You can practically see the individual stories here.

But this is (a) complicated for clients, (b) complicated for workers, (c) costly to administer!
And the thing about approaching public programs from the vantage point of technology and service design is we can actually *measure* the costs of this complexity:
- Conversion dropoff on a complex application form
- The funnel of eligibility steps (say, 15% loss at interview)
I want to emphasize that the additive complexity of programs that comes from well-meaning legislators and advocates comes from a place of good intentions. And any given addition isn't hugely costly.

But—iterated over decades—we end up with deeply costly levels of complexity.
And the thing is even when we try to simplify programs, sometimes we don't even really do that: we add a simplified version for some subcategory, but that's now just basically *another* line in a spaghetti diagram, even if it leads to a less complex ball of yarn.
And so here are just some of the costs of public policy complexity:
- Harder for people it serves to understand
- High-cost to administer
- Harder to garner and maintain political support (take ACA's complex market subsidies vs. the simplicity of Medicare)
And okay let me pick on the most insane example — in SNAP, we ask every applicant whether they've been convicted of trading SNAP benefits for explosives.

Really.

Isn't that...like...10 people? Maybe?

ALSO YOU HAVE A LIST OF THOSE PEOPLE.
My other favorite example is around integration of different safety net benefits: everyone wants to talk up Medicaid and SNAP dual enrollment but A HOUSEHOLD IS LITERALLY DEFINED DIFFERENTLY ACROSS THE TWO PROGRAMS!!

(Aside: our IBI team is doing heroic work on this problem.)
The danger of talking about streamlining complexity in public policy is political: it can be easy to propose "simplification" in such a way that it is a trojan horse for significant cutting.
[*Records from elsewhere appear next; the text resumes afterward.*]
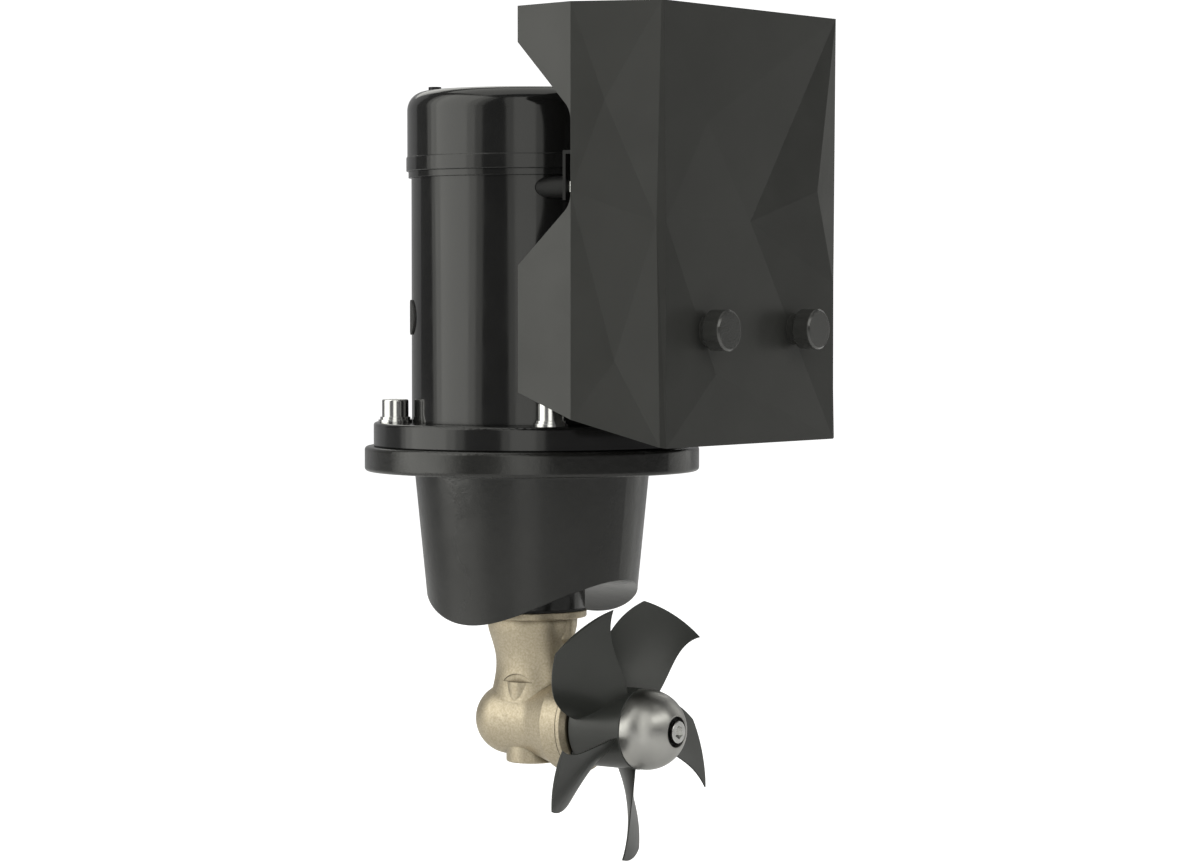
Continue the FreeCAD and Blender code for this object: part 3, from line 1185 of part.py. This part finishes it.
def control_cover():
    """Faceted shell, open behind and below, with a notch beside the motor on each side."""
    body = cover_solid(0.0, 0.0)
    seats = [cylinder(KNOB_SEAT_R, COVER_FRONT_X - SEAT_BOSS_L, KNOB_SEAT_X, X, Z * KNOB_Z + Y * p.y)
             for p in knob_points(0)]
    shell = body.cut(cover_solid(COVER_WALL, COVER_OPENING))
    shell = fused([shell] + seats)
    beyond = 12.0
    rise = (NOTCH_TOP_Z - NOTCH_DEEP_TOP_Z) / (NOTCH_DEEP_X - COVER_REAR_X)
    fall = (NOTCH_DEEP_BOTTOM_Z - NOTCH_BOTTOM_Z) / (NOTCH_DEEP_X - COVER_REAR_X)
    notch = Part.Face(corner_wire([
        (COVER_REAR_X - beyond, NOTCH_TOP_Z + beyond * rise), (NOTCH_DEEP_X, NOTCH_DEEP_TOP_Z, NOTCH_R),
        (NOTCH_DEEP_X, NOTCH_DEEP_BOTTOM_Z, NOTCH_R),
        (COVER_REAR_X - beyond, NOTCH_BOTTOM_Z - beyond * fall)]))
    notch.translate(Y * (-2 * COVER_WIDE_Y))
    cuts = [notch.extrude(Y * (4 * COVER_WIDE_Y))]
    for point in knob_points(0):
        cuts.append(cylinder(STUD_R + BOLT_PLAY, COVER_FRONT_X / 2, KNOB_SEAT_X + OVERCUT, X, point))
    return shell.cut(Part.makeCompound(cuts))


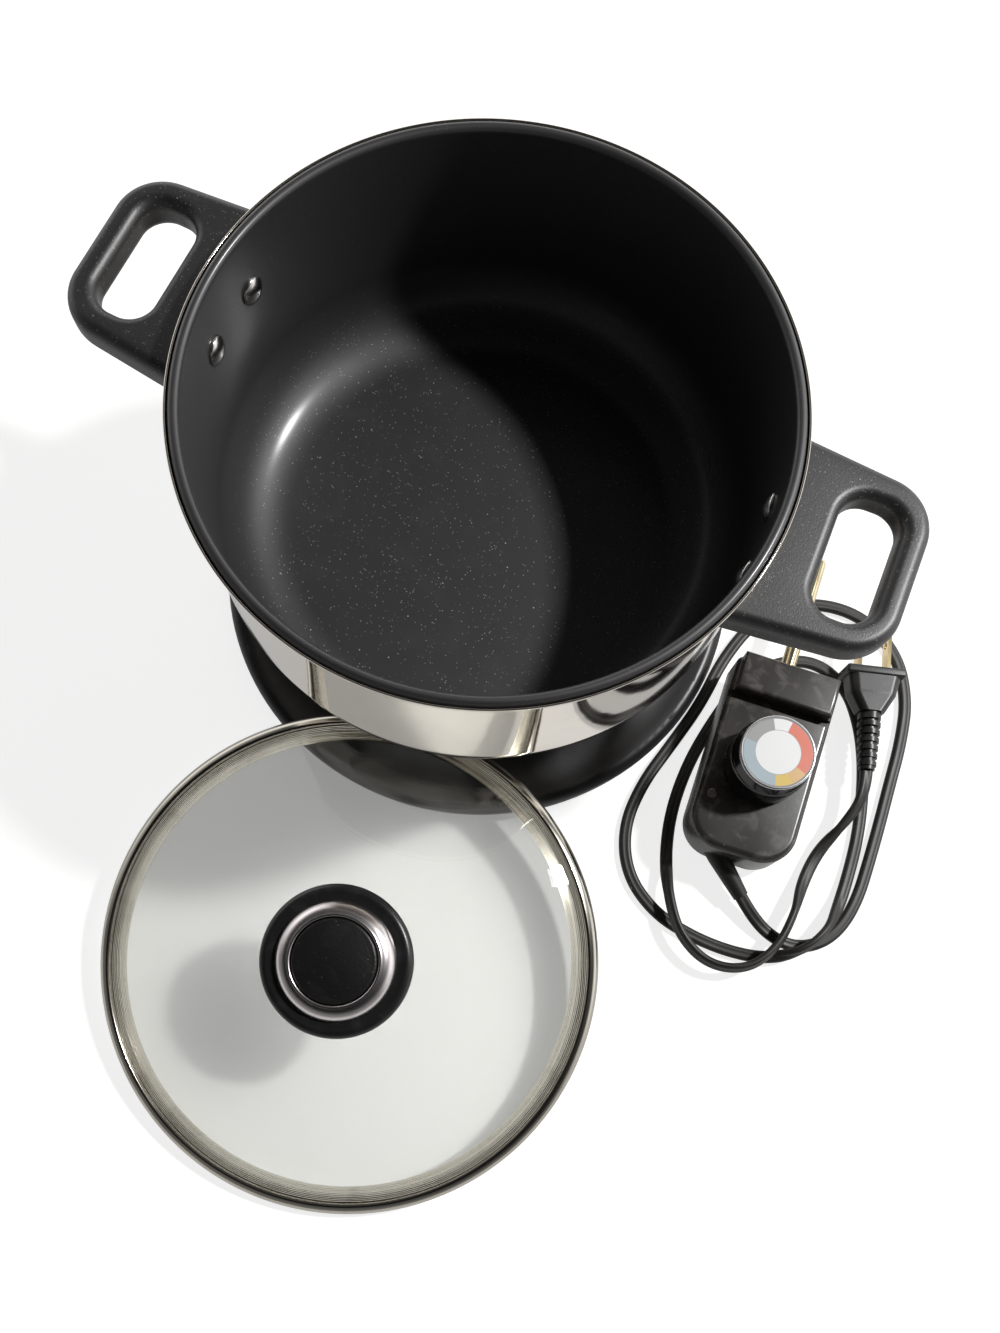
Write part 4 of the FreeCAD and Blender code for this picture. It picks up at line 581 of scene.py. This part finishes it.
# The knob.
# A black phenolic body with a wide finger flange, a sloped chrome ring let into it, and a domed cap with a
# fine grain.
KNOB_SEAT = 26.7
KNOB_STEPS = 160
FLANGE_TOP = KNOB_SEAT + 17.0
CAP_SEAT = FLANGE_TOP - 2.0
KNOB_LINE = [(0, KNOB_SEAT), (13.5, KNOB_SEAT), (14.6, KNOB_SEAT + 0.4, 1), (15.0, KNOB_SEAT + 1.5),
             (16.8, KNOB_SEAT + 6.6, 1), (25.5, KNOB_SEAT + 10.4), (29.2, KNOB_SEAT + 12.4, 1),
             (30.0, FLANGE_TOP - 2.2), (29.0, FLANGE_TOP - 0.6, 1), (26.2, FLANGE_TOP), (23.6, FLANGE_TOP),
             (23.6, CAP_SEAT), (0, CAP_SEAT)]
CHROME_LINE = [(16.8, CAP_SEAT), (23.5, CAP_SEAT), (23.5, CAP_SEAT + 2.3), (21.6, CAP_SEAT + 5.2, 1),
               (18.2, CAP_SEAT + 6.9), (17.4, CAP_SEAT + 7.0, 1), (16.9, CAP_SEAT + 6.4), (16.8, CAP_SEAT)]
CAP_LINE = [(0, CAP_SEAT), (16.65, CAP_SEAT), (16.65, CAP_SEAT + 5.6), (16.3, CAP_SEAT + 6.5, 1),
            (15.2, CAP_SEAT + 7.0), (7.6, CAP_SEAT + 7.9, 1), (0, CAP_SEAT + 8.2)]

knob_black, shader, tint = worked("knob_black", (0.014, 0.0138, 0.0145), (0.030, 0.029, 0.030), grain=0.8,
                                  depth=0.03, gloss=(0.24, 0.36), marks=9.0)
flecked(knob_black, shader, tint, (0.14, 0.13, 0.13), size=1.6, share=0.08, radius=0.12)
chrome, *_ = worked("knob_chrome", (0.74, 0.69, 0.69), (0.60, 0.56, 0.56), grain=8.0, depth=0.01,
                    gloss=(0.20, 0.28), metallic=1.0)
cap_black, shader, tint = worked("cap_black", (0.009, 0.0087, 0.0087), (0.017, 0.0165, 0.016), grain=1.1,
                                 depth=0.07, gloss=(0.34, 0.46), marks=8.0)
flecked(cap_black, shader, tint, (0.26, 0.24, 0.23), size=1.2, share=0.14, radius=0.14)
fit(turned("knob_body", section(KNOB_LINE), in_lid, KNOB_STEPS), knob_black, "knob_black", "lid",
    "knob_base")
fit(turned("knob_bezel", section(CHROME_LINE), in_lid, KNOB_STEPS, True), chrome, "chrome", "lid",
    "knob_ring")
fit(turned("knob_crown", section(CAP_LINE), in_lid, KNOB_STEPS), cap_black, "cap_black", "lid", "knob_cap")

# The temperature control.
# A glossy black two-part case with a raised block at its nose, a bright brass probe tube between two spring
# sockets, and a thermostat inside: folded frame, bimetal strip, contact arm and brass bush. A small clear
# lens sits in the deck.
# The case's lighter brownish mottling is partly dust and partly painted sheen, standing in for bright
# reflections on the block and deck.
case_black, shader, tint = worked("case_black", (0.036, 0.033, 0.030), (0.125, 0.115, 0.105), grain=1.2,
                                  depth=0.008, gloss=(0.18, 0.34), marks=7.0, Specular_IOR_Level=0.7)
flecked(case_black, shader, tint, (0.30, 0.29, 0.28), size=2.6, share=0.10, radius=0.10)
probe_brass, *_ = worked("probe_brass", (0.80, 0.70, 0.46), (0.62, 0.50, 0.30), grain=0.8, depth=0.01,
                         gloss=(0.12, 0.24), metallic=1.0)
bimetal, *_ = worked("bimetal_strip", (0.62, 0.52, 0.40), (0.48, 0.38, 0.28), grain=0.5, gloss=(0.3, 0.45),
                     metallic=1.0)
contact_brass, *_ = worked("contact_brass", (0.72, 0.58, 0.32), (0.55, 0.42, 0.22), grain=0.5,
                           gloss=(0.2, 0.35), metallic=1.0)
lens_clear, *_ = worked("lens_clear", (0.16, 0.14, 0.125), (0.11, 0.10, 0.09), grain=3.0, depth=0.004,
                        gloss=(0.04, 0.10))
dress(case_black, "control_bottom", "control_top")
dress(probe_brass, "probe", sharp=50.0)
dress(bimetal, "bimetal_blade")
dress(contact_brass, "contact_arm", "shaft_bush")
dress(lens_clear, "pilot_lens", sharp=50.0)

# The dial.
# A glossy black skirt with a bright bevelled edge; its top carries a white disc inside a ring of plain colour
# bands, each given by the angle where it starts. It turns on a steel shaft.
DIAL_AT = (148.51, -40.33)
DIAL_FOOT = 27.8
DIAL_TOP = 48.8
DIAL_STEPS = 160
DIAL_SKIRT_LINE = [(0, DIAL_FOOT), (16.8, DIAL_FOOT), (17.0, DIAL_FOOT + 0.6), (17.0, DIAL_FOOT + 12.4),
                   (16.75, DIAL_FOOT + 13.6, 1), (16.2, DIAL_FOOT + 14.6), (15.75, DIAL_TOP - 1.3),
                   (15.6, DIAL_TOP - 1.0), (14.6, DIAL_TOP - 1.0), (14.6, DIAL_TOP - 0.8),
                   (0, DIAL_TOP - 0.8)]
BEVEL_LINE = [(14.62, DIAL_TOP - 0.98), (15.62, DIAL_TOP - 0.98), (15.62, DIAL_TOP - 0.75),
              (15.45, DIAL_TOP - 0.25, 1), (15.0, DIAL_TOP), (14.62, DIAL_TOP - 0.04),
              (14.62, DIAL_TOP - 0.98)]
FACE_LINE = [(0, DIAL_TOP - 0.79), (14.55, DIAL_TOP - 0.79), (14.55, DIAL_TOP - 0.1), (0, DIAL_TOP)]
BANDS = [(-180.0, (0.44, 0.53, 0.58)), (-75.0, (0.80, 0.58, 0.16)), (-46.0, (0.78, 0.50, 0.22)),
         (-17.5, (0.80, 0.22, 0.15)), (85.5, (0.94, 0.94, 0.94)), (117.5, (0.40, 0.40, 0.40)),
         (177.5, (0.44, 0.53, 0.58))]
DISC_R = 9.2
LINE_W = 0.25
BAND_END_R = 14.1


def at_dial(grid):
    """Moves points from the dial's own axis to its place on the control."""
    return grid + np.array([*DIAL_AT, 0.0]) / 1000.0


dial_black, *_ = worked("dial_black", (0.010, 0.010, 0.011), (0.025, 0.025, 0.026), grain=1.0, depth=0.006,
                        gloss=(0.08, 0.16), marks=9.0)
bevel_silver, *_ = worked("bevel_silver", (0.70, 0.70, 0.70), (0.55, 0.55, 0.56), grain=1.0, depth=0.01,
                          gloss=(0.15, 0.3), metallic=1.0)
turned_steel, *_ = worked("turned_steel", (0.55, 0.55, 0.56), (0.42, 0.42, 0.42), grain=0.6,
                          gloss=(0.2, 0.35), metallic=1.0)

dial_print, shader = named_finish("dial_print", (0.92, 0.92, 0.92), roughness=0.35)
tree = dial_print.node_tree
where = tree.nodes.new("ShaderNodeTexCoord")
centred = tree.nodes.new("ShaderNodeMapping")
centred.inputs["Location"].default_value = (-DIAL_AT[0] / 1000.0, -DIAL_AT[1] / 1000.0, 0.0)
angle = tree.nodes.new("ShaderNodeTexGradient")
angle.gradient_type = "RADIAL"
bands = tree.nodes.new("ShaderNodeValToRGB")
bands.color_ramp.interpolation = "CONSTANT"
stops = bands.color_ramp.elements
ready = len(stops)
for place, (degrees, colour) in enumerate(BANDS):
    turn_share = (degrees + 180.0) / 360.0
    stop = stops[place] if place < ready else stops.new(turn_share)
    stop.position = turn_share
    stop.color = (*colour, 1.0)
level = tree.nodes.new("ShaderNodeVectorMath")
level.operation = "MULTIPLY"
level.inputs[1].default_value = (1000.0, 1000.0, 0.0)
radius = tree.nodes.new("ShaderNodeVectorMath")
radius.operation = "LENGTH"
tree.links.new(where.outputs["Object"], centred.inputs["Vector"])
tree.links.new(centred.outputs["Vector"], angle.inputs["Vector"])
tree.links.new(angle.outputs["Fac"], bands.inputs["Fac"])
tree.links.new(centred.outputs["Vector"], level.inputs[0])
tree.links.new(level.outputs["Vector"], radius.inputs[0])
edge = sum_node(tree, "GREATER_THAN", radius.outputs["Value"], BAND_END_R)
banded = tinted(dial_print, shader, edge, bands.outputs["Color"], (0.30, 0.30, 0.31))
line = sum_node(tree, "LESS_THAN", radius.outputs["Value"], DISC_R + LINE_W)
outlined = tinted(dial_print, shader, line, banded, (0.45, 0.46, 0.47))
disc = sum_node(tree, "LESS_THAN", radius.outputs["Value"], DISC_R)
tinted(dial_print, shader, disc, outlined, (0.94, 0.94, 0.94))
surface = place_effect(dial_print, GRAIN, Size=0.8, Patch=9.0)
gloss_between(dial_print, shader, surface.outputs["Patches"], low=0.28, high=0.42)
raised(dial_print, shader, surface.outputs["Height"], depth=0.006)

fit(turned("dial_skirt", section(DIAL_SKIRT_LINE), at_dial, DIAL_STEPS), dial_black, "dial_black", "dial",
    "dial_knob")
fit(turned("dial_bevel", section(BEVEL_LINE), at_dial, DIAL_STEPS, True), bevel_silver, "dial_black", "dial")
fit(turned("dial_disc", section(FACE_LINE), at_dial, DIAL_STEPS), dial_print, "dial_colours", "dial",
    "dial_face")
dress(turned_steel, "dial_shaft")

# The lead.
# A flat two-core mains lead, 943 mm long and 5.5 mm wide, limp, lying in the loops that the photograph shows.
# It leaves the control's tail through a tapered guard and ends in the plug.
LEAD_WIDTH = 0.0055
LEAD_THICK = 0.0034
LEAD_SIDES = 24
END_STRETCH = 0.03
CLIMB_FROM = 0.0042
CLIMB_RISE = 0.004
CLIMB_ROLL = 65.0
WAIST_DEPTH = 0.22
WAIST_HALF = 0.0007
SIDE_FULLNESS = 0.7
LEAD_SHARP = 60.0
LEAD_POINTS = [(164, -91, 7.4), (172.81, -97.17, 5.11), (184.5, -101.5, 3.5), (196, -101, 2.95),
               (205.5, -94.5, 2.95), (211, -84, 2.95), (213, -69.5, 2.95), (212, -53, 2.95),
               (210.5, -35, 2.95), (208.5, -16, 2.95), (206.5, 5, 2.95), (202, 26, 2.95), (190, 45, 2.95),
               (168, 56, 2.95), (143, 51.5, 2.95), (125, 34, 2.95), (118, 10, 2.95), (116.5, -14, 2.95),
               (111.5, -37, 2.95), (106, -60, 2.95), (106, -82, 2.95), (115.5, -101, 2.95),
               (133, -112, 2.95), (152, -115, 2.95), (170, -114.5, 2.95), (185.5, -111, 4), (197, -103, 9),
               (203.5, -91, 9), (206, -77, 4.6), (205.5, -61, 2.95), (203.5, -44, 2.95), (199.5, -27, 2.95),
               (194, -10, 2.95), (186, 6, 2.95), (174.5, 20, 2.95), (157, 26, 2.95), (140.5, 18, 2.95),
               (129.5, 1.5, 2.95), (124.5, -20, 2.95), (121.5, -43, 2.95), (122.5, -66, 2.95),
               (127.5, -86, 4), (134.5, -103.5, 9), (145.5, -118, 9), (161.5, -125, 9),
               (177.5, -120.5, 10.4), (186, -106.5, 10.4), (188, -90, 9), (187.5, -73, 4.6),
               (189, -57, 4.6), (194, -43, 9), (196.97, -29.51, 13.4), (193.46, -18.04, 13.4)]

route = bpy.data.curves.new("lead_route", "CURVE")
route.dimensions = "3D"
spline = route.splines.new("NURBS")
spline.points.add(len(LEAD_POINTS) - 1)
spline.points.foreach_set("co", np.c_[np.array(LEAD_POINTS) / 1000.0, np.ones(len(LEAD_POINTS))].ravel())
spline.order_u = 3
spline.use_endpoint_u = True
route_holder = bpy.data.objects.new("lead_route", route)
line_mesh = bpy.data.meshes.new_from_object(route_holder)
centre = np.zeros(len(line_mesh.vertices) * 3)
line_mesh.vertices.foreach_get("co", centre)
centre = centre.reshape(-1, 3)
bpy.data.objects.remove(route_holder)
bpy.data.curves.remove(route)
bpy.data.meshes.remove(line_mesh)

# It lies flat, so its middle is lower than a round lead's, and it rolls towards its edge where it climbs over
# another strand. Its section is an oval with fuller sides and a shallow waist between the two cores.
steps = np.linalg.norm(np.diff(centre, axis=0), axis=1)
travel = np.concatenate([[0.0], np.cumsum(steps)])
ends = np.clip(np.minimum(travel, travel[-1] - travel) / END_STRETCH, 0.0, 1.0)
lift = np.clip((centre[:, 2] - CLIMB_FROM) / CLIMB_RISE, 0.0, 1.0) * ends
sink = (LEAD_WIDTH - LEAD_THICK) / 2 * ends * (1.0 - lift)
centre[:, 2] -= sink
roll = np.radians(CLIMB_ROLL) * lift
ahead = np.gradient(centre, axis=0)
ahead /= np.linalg.norm(ahead, axis=1)[:, None]
side = np.cross((0.0, 0.0, 1.0), ahead)
side /= np.linalg.norm(side, axis=1)[:, None]
rise = np.cross(ahead, side)
wide = side * np.cos(roll)[:, None] + rise * np.sin(roll)[:, None]
thin = rise * np.cos(roll)[:, None] - side * np.sin(roll)[:, None]
round_way = np.linspace(0.0, 2.0 * np.pi, LEAD_SIDES, endpoint=False)
across = np.cos(round_way) * LEAD_WIDTH / 2
waist = 1.0 - WAIST_DEPTH * np.exp(-(across / WAIST_HALF) ** 2)
through = np.sign(np.sin(round_way)) * np.abs(np.sin(round_way)) ** SIDE_FULLNESS * LEAD_THICK / 2 * waist
grid = centre[:, None] + across[None, :, None] * wide[:, None] + through[None, :, None] * thin[:, None]
first = np.repeat(centre[:1, None], LEAD_SIDES, axis=1)
last = np.repeat(centre[-1:, None], LEAD_SIDES, axis=1)
lead = grid_piece("flat_lead", np.concatenate([first, grid, last]), (False, True), LEAD_SHARP)

lead_black, *_ = worked("lead_black", (0.022, 0.0205, 0.019), (0.040, 0.037, 0.034), grain=0.9, depth=0.02,
                        gloss=(0.38, 0.52), marks=14.0)
plug_black, *_ = worked("plug_black", (0.017, 0.0168, 0.0165), (0.040, 0.039, 0.037), grain=0.6, depth=0.02,
                        gloss=(0.30, 0.44), marks=8.0)
blade_brass, *_ = worked("blade_brass", (0.80, 0.64, 0.36), (0.62, 0.46, 0.24), grain=0.6, depth=0.01,
                         gloss=(0.14, 0.26), metallic=1.0)
fit(lead, lead_black, "lead_black", "control", "power_cord")
dress(lead_black, "cord_guard")
dress(plug_black, "plug_body", "plug_guard")
dress(blade_brass, "plug_blades")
What we need is to truly simplify based on real costs and benefits.
But here we also have a political economy problem: there is no natural constituency for public policy simplification. In fact, many groups benefit from existing complexity, and in general it's a situation of concentrated benefits and diffused costs.
But there's also an epistemic barrier: often the costs of complexity—to the core program goals itself—are much harder to see than the ostensible benefits or justification of that complexity.

Way easier to see the new eligible person than the one who dropped off on that question.
I will say that, in part because technology itself *must* model this complexity, that technology—both through implementation and higher-resolution measurement of peoples' experiences—can help us be more empirical about the costs of this complexity to people and outcomes.
So that's the end of my rant. Let's talk about this more. Let's figure out how to measure complexity in public policy better, and make policies more effective by figuring out when simplification makes sense.